Ingredients
1-2 pounds of beef stew meat, cut into bite-sized pieces
1 large onion, chopped
2 T olive oil
1 T minced garlic
1 t salt
1/2 t black pepper
1/2 t dried italian seasoning spice
1/2 t ground cumin
2 medium-diced celery stalks
4 medium-diced carrots
3 chicken bouillon cubes
3 cups of water
1/3 small can of tomato paste, put the rest in a baggie, freeze in 2 spoon fulls
1/2 c frozen corn
1/2 c frozen peas
1 large peeled potato, diced
2 T red wine or red wine vinegar
Freshly grated Parmesan cheese
Directions
- In a large stockpot on medium heat, brown the beef with the olive oil.
- Add onions and saute until translucent.

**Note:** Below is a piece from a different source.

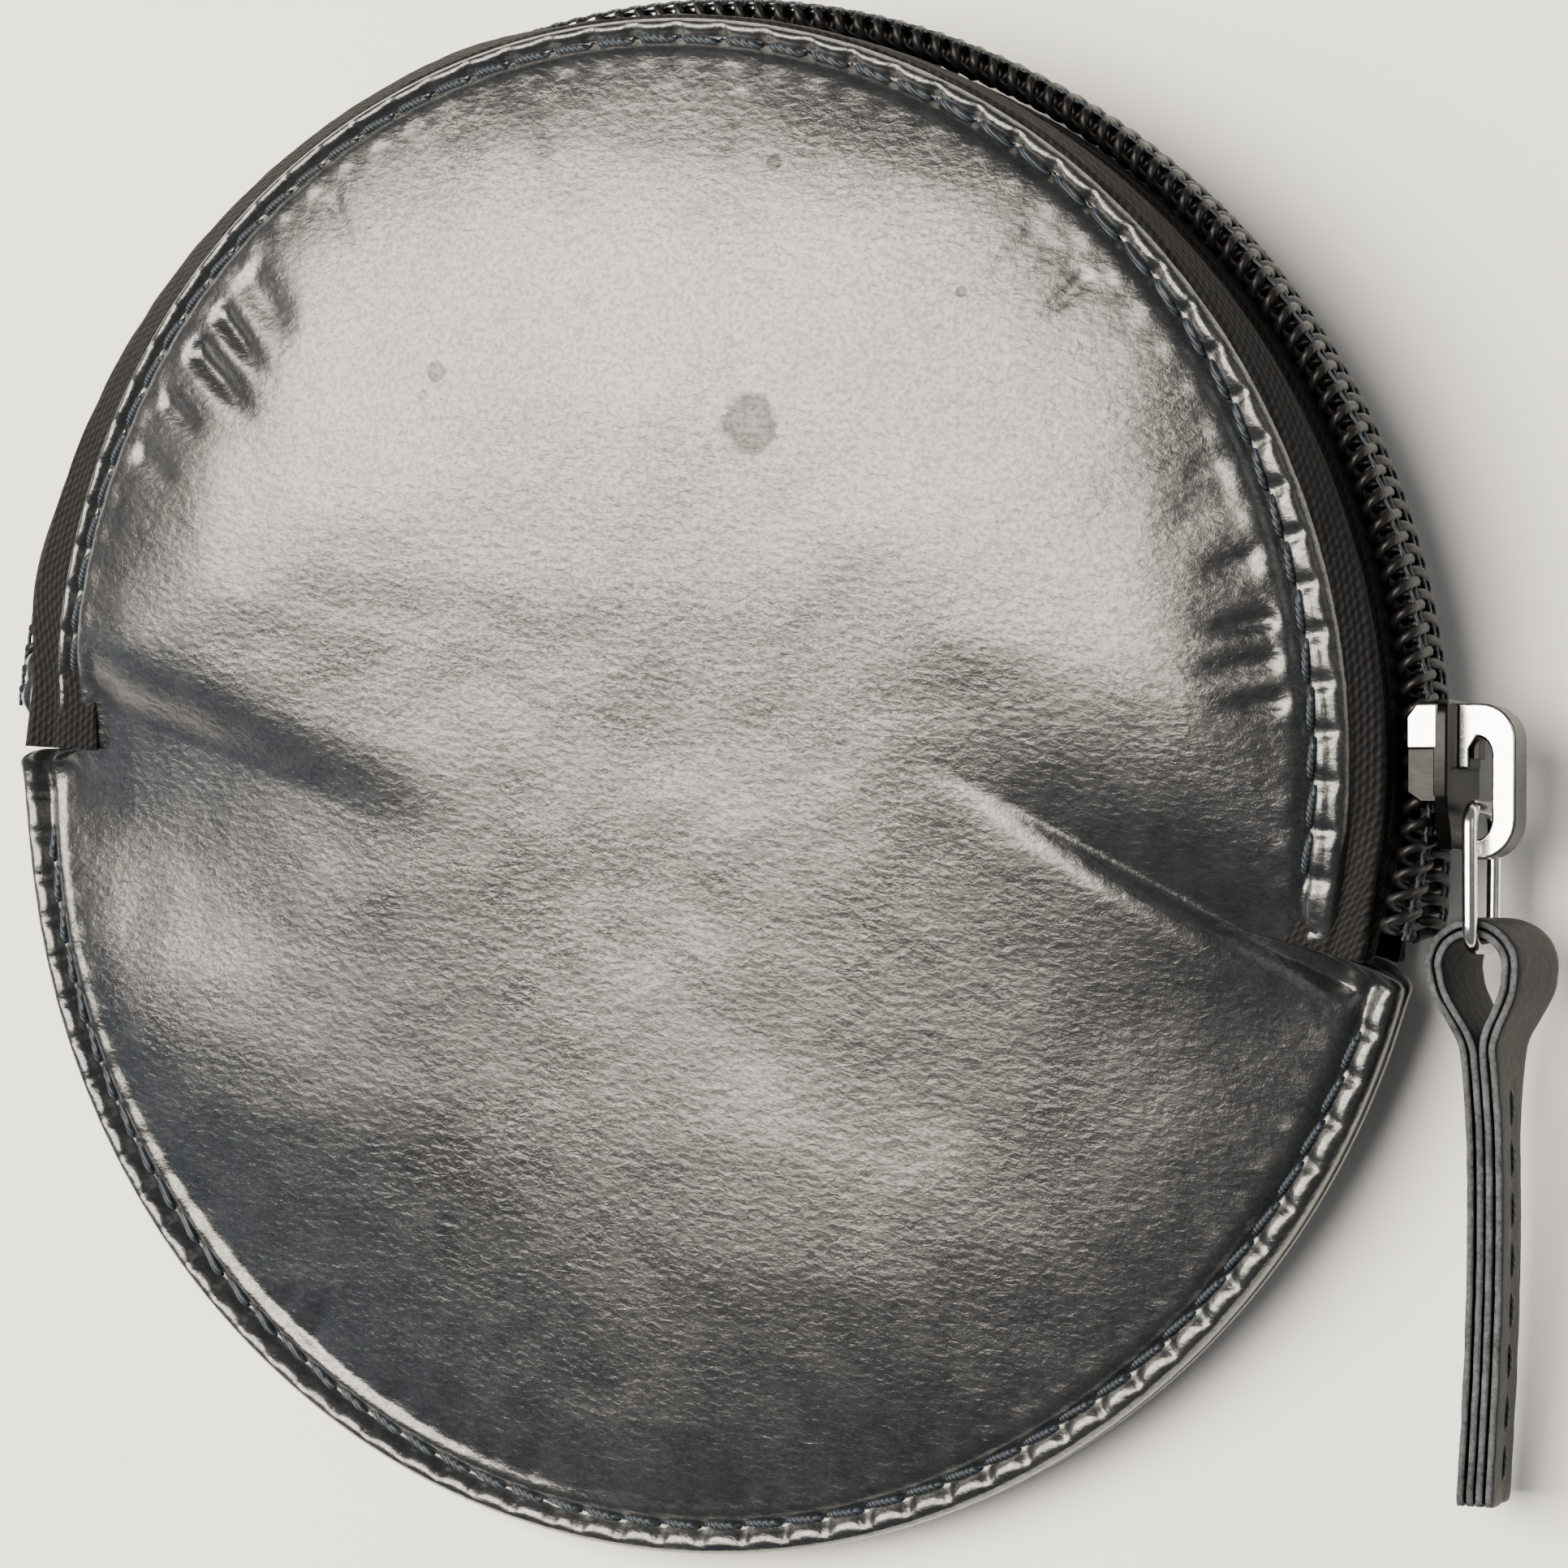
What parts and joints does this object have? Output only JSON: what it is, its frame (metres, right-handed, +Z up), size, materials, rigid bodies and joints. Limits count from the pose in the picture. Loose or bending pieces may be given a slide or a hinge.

- Add garlic, salt, pepper, Italian seasoning, and cumin.
- Add the celery and carrots and saute for 10 more minutes.
- Add the bouillon cubes, water and tomato paste, along with the corn. peas and potatoes.
- Cover and bring to a boil. Reduce the heat and simmer covered for about 1 hour.
- Check the seasonings. Salt if needed.
- Add the red wine and serve hot, and sprinkle with grated Parmesan.